“Cuando subieron al auto y Pe encendió la radio, estaba sonando la canción de Manzanero, la canción de su padre. No se había repuesto de la impresión, asombrado y conmovido, cuando Emma comenzó a tararear la canción espontáneamente, a acompañar a su abuelo con la flauta de su voz. Para Pe fue como verlos cantar juntos, dos pajaritos posados en una misma rama”.

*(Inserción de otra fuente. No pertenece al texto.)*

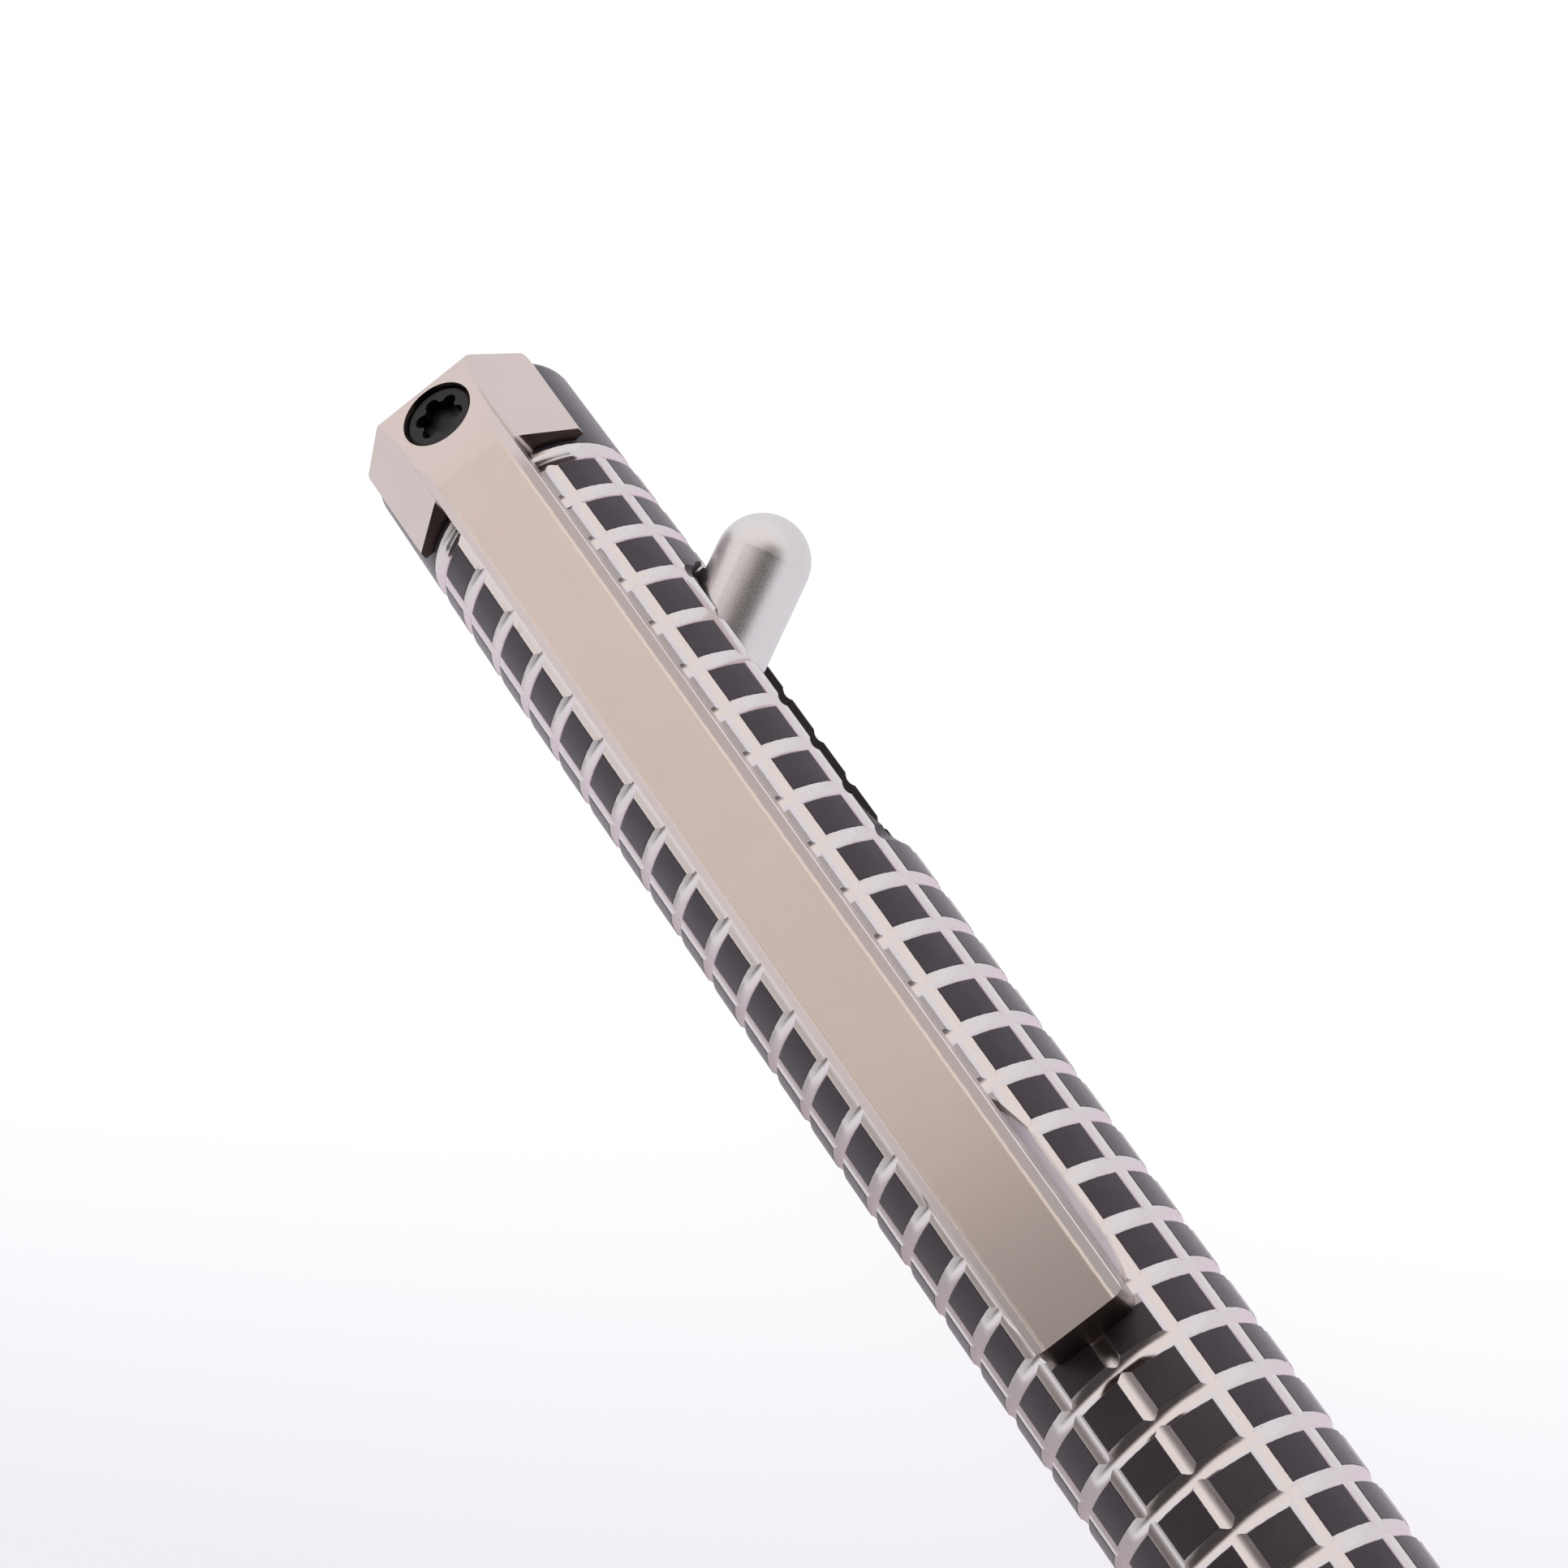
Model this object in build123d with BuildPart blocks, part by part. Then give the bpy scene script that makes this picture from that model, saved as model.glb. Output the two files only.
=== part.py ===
from build123d import *
import os
from math import atan2, cos, floor, radians, sin, sqrt, tan

os.makedirs("parts", exist_ok=True)

# A bolt action pen with a milled clip, in millimetres. The origin is the centre of the flat rear end face.
# +X runs along the pen to the writing tip, +Z points out through the clip, +Y to the side of the bolt handle.

# Driving sizes of the barrel
barrel_radius = 5.6
rear_taper_drop = 0.15
rear_taper_length = 13.5
rear_corner_radius = 0.6
bore_wall = 1.85
pocket_wall = 1.1
plunger_bore_start = 11.15
bore_end_cone = 1.4

# Ring grooves and long grooves, cut through the coating by round-nosed tools
ring_first = 6.65
ring_pitch = 2.876
ring_tool_radius = 0.83
ring_depth = 0.15
first_ring_run = 0.22
barrel_ring_count = 31
long_groove_count = 12
long_tool_radius = 0.85
long_depth = 0.13

# Bolt handle: a round pin with a domed end, leaning back towards the rear
handle_radius = 2.33
handle_rake = 30.5
handle_stand = 3.62
handle_spot_depth = 1.1
handle_shank_radius = 1.25
handle_shank_length = 4.0
handle_to_detent = 4.8
bolt_travel = 11.6

# Side slot with round ends, and the play it leaves round the handle
slot_rear_play = 0.55
slot_front_play = 0.36
slot_side_play = 0.12

# Scoop in the barrel under the front end of the clip
scoop_depth = 0.92
scoop_floor_length = 5.7
scoop_arc_radius = 8.0
scoop_behind_foot = 4.9

# Clip bar and its foot
clip_set_back = 0.3
clip_length = 59.35
clip_half_width = 2.33
clip_edge_chamfer = 0.5
clip_edge_radius = 0.12
clip_stand = 2.65
clip_gap = 0.45
clip_corner_radius = 0.65
foot_from_front = 4.5
foot_radius = 11.1
foot_gap = 0.07

# Clip head: two wings that wrap the barrel and a slope that carries the screw
head_length = 5.7
slope_drop = 1.67
slope_crest_radius = 4.0
slope_rear_radius = 0.3
wing_side_inset = 0.73
wing_shoulder_drop = 1.63
wing_foot_drop = 2.25
wing_root_rise = 1.36
wing_root_setback = 0.588
wing_edge_radius = 0.3
wing_rear_corner_radius = 0.6
wing_back_rise = 0.6
wing_back_run = 0.35
wing_fillet = 0.4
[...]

En una de las estampas que conforman el hermoso libro de Paul Brito, Restos orgánicos de un mundo anterior, Emma, la hija de Pe, empieza a tararear esa canción de Armando Manzanero que acaba de sonar, “Contigo aprendí”. La canción, muy amada por el padre de Pe, ya fallecido, se vuelve el punto en el que confluyen no sólo abuelo, padre e hija, sino los tiempos de cada uno. Al escribir “abuelo”, “padre” e “hija” tuve la tentación de decir que confluían, con ellos, pasado, presente y futuro, como si cada uno representara uno de esos tiempos: el abuelo fallecido, el pasado; Pe, el presente; y Emma, la niña, el futuro. Sin embargo, lo que ocurre en ese momento, en ese tarareo, parece mucho más complejo, y lo es: en la canción, el Canario Brito (el padre de Pe, el abuelo de Emma) aparece no como recuerdo (como pasado) sino como tiempo revivido: es decir, su tiempo de vida, el tiempo cuando cantaba, vuelve a ocurrir. El abuelo, desde su pasado, aparece en el presente; en ese tránsito se vuelve futuro. Y así, entonces, en la música de esa canción, el tiempo se revuelve y lo que supuestamente estaba quieto, estático, se empieza a mover. Esa revuelta del tiempo, este movimiento, enloquecimiento, traspapelación de los tiempos, no sólo es la propia experiencia de la memoria, sino que es el propio mecanismo de este libro, que por momentos no sólo parece escrito a lo largo del tiempo, a lo largo de muchos años, sino por el tiempo mismo.
El libro abre y termina con fotos. Las fotos, como los caracoles de la portada (y los caracoles que están al inicio de cada capítulo), son los fósiles que permanecen de los mundos anteriores, conectándonos con distintos pasados; son una imagen posible del tiempo (o los tiempos) y de los recuerdos, siempre en espiral; y son, en el caso de este libro, un instrumento para traer al mar a nuestros oídos. Pero las fotos, como dice Susan Sontag, convierten a las cosas en personas y a las personas en cosas. Son la semipresencia de una ausencia. El libro está entre lo que se mueve y lo que quedó grotescamente inmóvil, en el intento desesperado de que eso que quedó inmóvil se siga moviendo. El libro quiere rescatar (y rescata) el tiempo, aunque el mismo tiempo y los accidentes de la vida dificulten eso muchas veces.
Ese tránsito de persona a cosa es una definición posible de cadáver. Y sin embargo, recuerdo a R. Debrais, cuando dice que un cadáver no es una cosa sino el tránsito de la presencia a la ausencia. El libro revierte esto –este libro es la inversión del cadáver–: hace el tránsito de la ausencia a la presencia, de la cosa a las personas.
En estos tiempos de cuarentena, que todo parece suspendido, su lectura no sólo fue un bálsamo sino el recuerdo del movimiento. El recuerdo de que, por más que el tiempo parezca paralizado, siempre se está moviendo y nosotros con él.